▶ _Supplied material_:

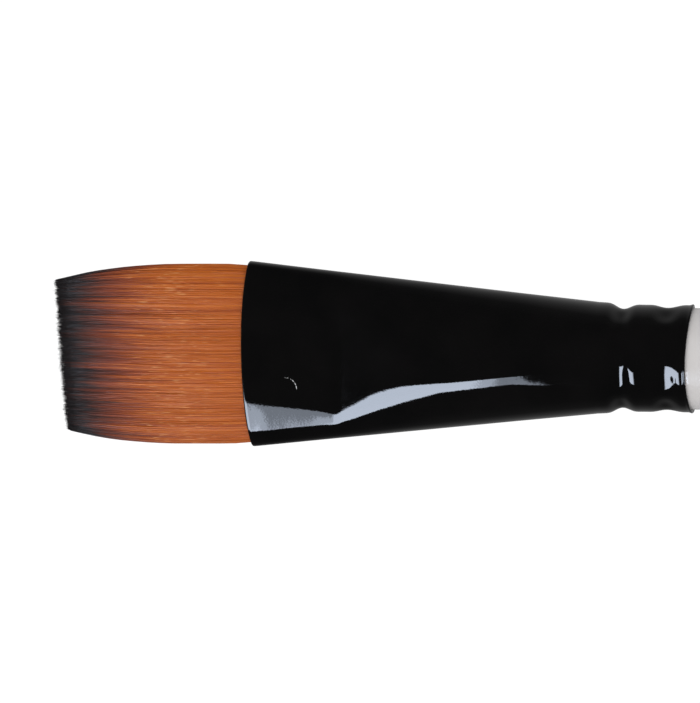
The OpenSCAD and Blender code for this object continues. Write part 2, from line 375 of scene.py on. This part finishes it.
def tuft_inside():
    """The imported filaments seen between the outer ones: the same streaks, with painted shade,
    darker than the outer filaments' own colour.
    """
    n = Nodes("tuft_inside")
    where = n.position
    streak = n.noise(n.stretch(where, (120, 6000, 6000)), 1, detail=3)
    # Painted shade: these colours are darker than the filaments' own, for the shade deep between
    # them
    body = n.ramp(streak, [(0.3, (0.22, 0.050, 0.011)), (0.7, (0.42, 0.115, 0.022))])
    split = n.new("ShaderNodeSeparateXYZ")
    n.link(where, split.inputs[0])
    clumps = n.noise(n.stretch(where, (0, 700, 700)), 1, detail=2)
    edge = n.math("MULTIPLY_ADD", clumps, 4 * MM, split.outputs["X"])
    tip = (MOUTH_X - TUFT_OUT) * MM
    dark = n.range(edge, tip + 5 * MM, tip + 9 * MM)
    n.set(Base_Color=n.mix(dark, (0.015, 0.012, 0.013), body))
    n.set(Roughness=n.range(streak, 0.3, 0.7, 0.5, 0.65))
    n.bump(streak, 0.6, 0.00005)
    return n.material


# ---------------------------------------------------------------- mesh helpers

def new_mesh(name, points, faces, material):
    mesh = bpy.data.meshes.new(name)
    mesh.from_pydata(place(points).tolist(), [], faces)
    mesh.polygons.foreach_set("use_smooth", [True] * len(mesh.polygons))
    mesh.materials.append(material)
    mesh.validate()
    mesh.update()
    piece = bpy.data.objects.new(name, mesh)
    bpy.context.scene.collection.objects.link(piece)
    return piece


def ring_faces(rings, around, loop=False):
    """Quads that join rings of points, in order. With loop, the last ring joins the first."""
    faces = []
    for i in range(rings if loop else rings - 1):
        here, there = i * around, (i + 1) % rings * around
        faces += [
            (here + j, here + (j + 1) % around, there + (j + 1) % around, there + j)
            for j in range(around)
        ]
    return faces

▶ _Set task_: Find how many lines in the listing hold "scene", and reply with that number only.

▶ _Output for this exercise_: 2